Pour maintenir une entreprise en activité, il faut des ressources. Il est donc normal de se pencher sur l’aspect financier. Toutefois, les meilleures entreprises sont prêtes à renoncer à des occasions d’affaires à court terme si celles-ci sont incompatibles avec les valeurs institutionnelles. Ces valeurs orientent des questions déterminantes pour l’identité et la réputation de l’entreprise telles que la qualité du produit, la nature des clients servis et les produits dérivés du processus de fabrication. Banco Real, par exemple, a créé un processus de sélection pour évaluer les normes sociétales des clients potentiels, de même que leur situation financière. La banque était prête à prendre ses distances par rapport à ceux qui ne répondaient pas à ses critères de responsabilité environnementale et sociale. Ce sacrifice à court terme représentait une gestion prudente du risque à long terme.
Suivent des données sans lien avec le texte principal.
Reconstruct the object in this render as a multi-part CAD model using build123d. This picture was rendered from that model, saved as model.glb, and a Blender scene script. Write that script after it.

Les entreprises qui utilisent la logique institutionnelle sont souvent disposées à investir dans leurs ressources humaines, des investissements qui ne se justifient pas par des rendements immédiats, mais qui aident à créer des institutions durables. En Corée du Sud, après la crise financière de la fin des années 1990 en Asie, la banque Shinhan a entrepris de faire l’acquisition de la banque Chohung, une banque plus importante et plus ancienne, que le gouvernement avait renflouée. Dès l’annonce de l’acquisition, 3 500 employés masculins d’un syndicat de la banque Chohung, parmi lesquels se trouvaient des gestionnaires, ont exprimé leur opposition en se rasant la tête et en déposant leurs cheveux en tas devant le siège social de la banque Shinhan, dans le centre-ville de Séoul. L’acquéreur a donc dû décider s’il persistait dans son projet d’acquisition, et le cas échéant, ce qu’il devait faire à propos des employés de la banque Chohung.

Les dirigeants de la banque Shinhan ont appliqué la logique institutionnelle. Ils ont négocié avec le syndicat de la banque Chohung une entente qui prévoyait le report de trois ans de l’intégration officielle, une représentation égale pour les gestionnaires de la banque Shinhan et pour ceux de la banque Chohung au sein d’un nouveau comité de gestion et une augmentation salariale pour les employés de la banque Chohung afin de l’harmoniser à la rémunération plus élevée des employés de la banque Shinhan. L’acquéreur a également distribué 3 500 casquettes aux protestataires. La banque Shinhan a énormément investi dans ce qu’elle appelait l’« intégration émotionnelle » en offrant une série de séances de réflexion et de conférences qui visaient non seulement à diffuser de l’information stratégique et opérationnelle, mais aussi à favoriser la création de liens et un sentiment d’unité. Selon la logique financière, l’acquéreur gaspillait de l’argent, mais selon la logique institutionnelle de la banque Shinhan, les investissements étaient essentiels pour assurer l’avenir.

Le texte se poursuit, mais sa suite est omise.